Start early. Open a custodial brokerage account, let them see you reviewing your budget, explain why you're investing every month. When they're old enough, match their savings or their first investments. The goal isn't to hand them a pile of money at 25; it's to hand them the tools to build their own pile.

Stay focused on the long game. The billionaires who made the list in 2025 didn't get there by chasing trends. They built businesses in unglamorous sectors like ice cream shops, infrastructure, and natural gas. They stuck with it through recessions, market crashes, and political turmoil.

For you, that means building a system and following it even when it's boring. Automate your savings. Invest every month regardless of what the market did yesterday. Increase your income through skills, side hustles, or career moves. And keep doing it for decades.

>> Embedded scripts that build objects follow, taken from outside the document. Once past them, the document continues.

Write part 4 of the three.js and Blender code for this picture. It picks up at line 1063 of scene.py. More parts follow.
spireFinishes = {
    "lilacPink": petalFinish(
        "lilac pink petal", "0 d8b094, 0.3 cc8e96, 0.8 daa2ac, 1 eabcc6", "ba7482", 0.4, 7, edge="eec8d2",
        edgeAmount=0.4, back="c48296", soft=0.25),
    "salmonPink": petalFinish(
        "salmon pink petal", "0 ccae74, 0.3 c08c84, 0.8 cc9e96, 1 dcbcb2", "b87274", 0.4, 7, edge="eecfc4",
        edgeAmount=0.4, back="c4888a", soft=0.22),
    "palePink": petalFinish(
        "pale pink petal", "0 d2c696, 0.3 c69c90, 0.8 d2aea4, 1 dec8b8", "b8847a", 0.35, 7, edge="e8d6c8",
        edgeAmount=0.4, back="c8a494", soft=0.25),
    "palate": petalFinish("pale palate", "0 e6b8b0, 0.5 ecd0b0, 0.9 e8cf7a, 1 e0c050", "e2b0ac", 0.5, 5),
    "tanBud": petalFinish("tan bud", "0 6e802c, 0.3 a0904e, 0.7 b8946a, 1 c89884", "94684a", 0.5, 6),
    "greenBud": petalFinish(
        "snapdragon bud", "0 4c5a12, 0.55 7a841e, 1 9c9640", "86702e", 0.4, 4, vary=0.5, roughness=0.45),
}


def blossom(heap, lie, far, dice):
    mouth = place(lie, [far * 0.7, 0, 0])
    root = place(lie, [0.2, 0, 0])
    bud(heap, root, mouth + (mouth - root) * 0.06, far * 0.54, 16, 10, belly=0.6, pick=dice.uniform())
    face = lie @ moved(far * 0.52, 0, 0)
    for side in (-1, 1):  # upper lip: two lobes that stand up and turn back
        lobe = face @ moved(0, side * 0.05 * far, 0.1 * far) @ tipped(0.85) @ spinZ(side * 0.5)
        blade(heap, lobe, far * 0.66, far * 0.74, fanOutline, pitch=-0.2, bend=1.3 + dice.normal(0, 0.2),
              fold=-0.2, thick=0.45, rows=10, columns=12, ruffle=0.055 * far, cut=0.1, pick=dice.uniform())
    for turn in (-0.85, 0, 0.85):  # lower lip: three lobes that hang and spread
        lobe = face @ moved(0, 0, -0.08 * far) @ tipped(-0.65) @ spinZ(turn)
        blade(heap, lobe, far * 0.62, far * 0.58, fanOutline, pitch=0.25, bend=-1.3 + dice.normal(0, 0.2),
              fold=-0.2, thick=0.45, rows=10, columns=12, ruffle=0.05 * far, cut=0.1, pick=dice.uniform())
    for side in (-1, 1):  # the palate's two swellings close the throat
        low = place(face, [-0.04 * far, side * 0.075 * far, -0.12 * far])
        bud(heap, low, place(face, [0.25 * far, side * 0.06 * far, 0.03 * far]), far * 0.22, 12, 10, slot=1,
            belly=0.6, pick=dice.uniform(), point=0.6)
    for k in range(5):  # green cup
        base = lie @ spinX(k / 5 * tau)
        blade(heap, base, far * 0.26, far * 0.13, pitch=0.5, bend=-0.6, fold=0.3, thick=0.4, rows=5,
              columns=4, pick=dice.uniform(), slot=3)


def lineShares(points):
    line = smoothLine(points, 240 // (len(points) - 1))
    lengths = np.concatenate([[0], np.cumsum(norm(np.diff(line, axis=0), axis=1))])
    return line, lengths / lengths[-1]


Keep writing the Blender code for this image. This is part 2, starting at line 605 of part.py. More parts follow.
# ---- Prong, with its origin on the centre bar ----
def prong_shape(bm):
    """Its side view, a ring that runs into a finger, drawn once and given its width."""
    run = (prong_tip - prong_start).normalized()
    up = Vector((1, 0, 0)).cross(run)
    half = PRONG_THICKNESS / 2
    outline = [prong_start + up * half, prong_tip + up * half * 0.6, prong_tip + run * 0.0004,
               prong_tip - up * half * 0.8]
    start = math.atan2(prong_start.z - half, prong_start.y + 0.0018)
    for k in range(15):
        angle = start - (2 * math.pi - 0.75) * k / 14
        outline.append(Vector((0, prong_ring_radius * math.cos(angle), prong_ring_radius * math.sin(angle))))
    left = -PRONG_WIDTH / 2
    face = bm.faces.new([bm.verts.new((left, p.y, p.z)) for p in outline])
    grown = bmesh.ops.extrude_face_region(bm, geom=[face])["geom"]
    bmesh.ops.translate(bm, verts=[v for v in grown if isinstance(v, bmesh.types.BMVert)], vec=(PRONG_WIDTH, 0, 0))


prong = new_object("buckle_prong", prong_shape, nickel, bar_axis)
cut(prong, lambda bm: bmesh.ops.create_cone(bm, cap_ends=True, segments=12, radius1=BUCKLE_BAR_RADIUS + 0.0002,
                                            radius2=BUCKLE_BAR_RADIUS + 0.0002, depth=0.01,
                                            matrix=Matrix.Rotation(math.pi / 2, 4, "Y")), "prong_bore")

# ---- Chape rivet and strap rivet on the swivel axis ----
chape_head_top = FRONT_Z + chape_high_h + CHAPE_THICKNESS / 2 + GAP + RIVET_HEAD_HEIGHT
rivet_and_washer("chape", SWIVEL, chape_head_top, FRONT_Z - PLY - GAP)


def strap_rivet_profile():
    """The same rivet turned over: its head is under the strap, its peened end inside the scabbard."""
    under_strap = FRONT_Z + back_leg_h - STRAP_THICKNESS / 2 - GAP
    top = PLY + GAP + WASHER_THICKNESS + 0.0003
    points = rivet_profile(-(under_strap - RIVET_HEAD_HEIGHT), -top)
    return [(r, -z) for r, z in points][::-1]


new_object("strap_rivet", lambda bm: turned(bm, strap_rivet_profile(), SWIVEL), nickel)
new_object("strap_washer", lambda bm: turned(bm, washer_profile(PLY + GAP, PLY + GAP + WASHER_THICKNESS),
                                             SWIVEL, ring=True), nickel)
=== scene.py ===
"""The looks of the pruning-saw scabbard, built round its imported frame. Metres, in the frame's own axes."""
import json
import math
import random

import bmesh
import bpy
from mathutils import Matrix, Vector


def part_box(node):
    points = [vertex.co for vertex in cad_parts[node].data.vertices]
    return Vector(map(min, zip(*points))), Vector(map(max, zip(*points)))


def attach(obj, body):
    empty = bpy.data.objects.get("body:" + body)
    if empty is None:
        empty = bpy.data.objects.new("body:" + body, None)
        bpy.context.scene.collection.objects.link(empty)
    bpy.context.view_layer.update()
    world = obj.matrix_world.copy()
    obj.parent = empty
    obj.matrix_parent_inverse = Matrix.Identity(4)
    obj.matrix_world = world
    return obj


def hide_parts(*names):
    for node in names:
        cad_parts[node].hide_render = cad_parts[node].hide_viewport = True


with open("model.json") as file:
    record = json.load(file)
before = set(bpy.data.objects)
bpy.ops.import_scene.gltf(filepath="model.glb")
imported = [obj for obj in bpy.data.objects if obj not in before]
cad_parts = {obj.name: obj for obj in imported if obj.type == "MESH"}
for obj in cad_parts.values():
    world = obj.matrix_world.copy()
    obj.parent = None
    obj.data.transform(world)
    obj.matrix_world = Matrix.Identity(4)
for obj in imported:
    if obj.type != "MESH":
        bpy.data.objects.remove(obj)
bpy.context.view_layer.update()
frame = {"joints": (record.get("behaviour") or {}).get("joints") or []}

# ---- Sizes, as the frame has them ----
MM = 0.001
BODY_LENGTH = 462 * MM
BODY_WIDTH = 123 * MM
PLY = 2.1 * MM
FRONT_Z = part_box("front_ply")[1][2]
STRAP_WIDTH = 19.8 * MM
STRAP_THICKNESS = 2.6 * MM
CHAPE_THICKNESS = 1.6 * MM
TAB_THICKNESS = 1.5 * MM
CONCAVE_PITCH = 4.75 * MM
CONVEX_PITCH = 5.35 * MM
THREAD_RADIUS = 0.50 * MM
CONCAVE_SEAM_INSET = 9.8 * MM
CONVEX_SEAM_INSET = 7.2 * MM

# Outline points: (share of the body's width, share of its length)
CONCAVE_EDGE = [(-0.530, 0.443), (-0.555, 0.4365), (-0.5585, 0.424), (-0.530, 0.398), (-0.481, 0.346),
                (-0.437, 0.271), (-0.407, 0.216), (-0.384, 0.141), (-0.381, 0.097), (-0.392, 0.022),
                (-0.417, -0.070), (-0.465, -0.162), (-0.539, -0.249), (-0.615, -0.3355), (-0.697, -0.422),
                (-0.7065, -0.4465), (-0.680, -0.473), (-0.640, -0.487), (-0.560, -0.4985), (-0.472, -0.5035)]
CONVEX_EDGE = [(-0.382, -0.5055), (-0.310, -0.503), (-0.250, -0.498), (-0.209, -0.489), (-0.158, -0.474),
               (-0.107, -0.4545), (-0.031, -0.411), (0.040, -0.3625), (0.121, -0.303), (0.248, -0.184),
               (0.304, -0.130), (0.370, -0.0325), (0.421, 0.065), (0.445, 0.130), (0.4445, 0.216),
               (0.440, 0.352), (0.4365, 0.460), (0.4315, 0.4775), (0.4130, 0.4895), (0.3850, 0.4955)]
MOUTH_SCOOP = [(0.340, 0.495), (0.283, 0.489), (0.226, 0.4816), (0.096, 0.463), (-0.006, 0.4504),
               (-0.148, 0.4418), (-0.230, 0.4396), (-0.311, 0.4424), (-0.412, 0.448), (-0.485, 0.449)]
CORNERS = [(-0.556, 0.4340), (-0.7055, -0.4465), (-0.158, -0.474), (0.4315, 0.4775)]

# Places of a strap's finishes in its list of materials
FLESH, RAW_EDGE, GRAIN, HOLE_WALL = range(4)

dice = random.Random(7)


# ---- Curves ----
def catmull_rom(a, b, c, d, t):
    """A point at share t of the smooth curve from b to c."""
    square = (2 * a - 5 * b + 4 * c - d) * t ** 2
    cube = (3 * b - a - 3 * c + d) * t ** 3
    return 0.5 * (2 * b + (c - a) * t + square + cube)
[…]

The billionaires surveyed are worried about tariffs and geopolitics, but they're not panic-selling. They're rebalancing, diversifying, and staying invested. You should do the same.

The Bottom Line

You don't need a billion dollars to build financial security. You need to understand how wealth is actually built: slowly, systematically, and with discipline that lasts decades. The ultra-wealthy aren't smarter than you. They just have access to better information and the patience to follow through.

Now you have the same information. The only question is whether you'll act on it.

The billionaires in this report didn't start with billions. The self-made ones started with an idea, a plan, and the persistence to see it through. You can do the same. Start by automating your next investment, updating your beneficiaries, or teaching your kid about compound interest. Small actions, repeated consistently, become extraordinary results.

The wealth gap is real, but the wealth-building principles aren't reserved for the ultra-rich. They're available to anyone willing to learn and take action. So what are you waiting for?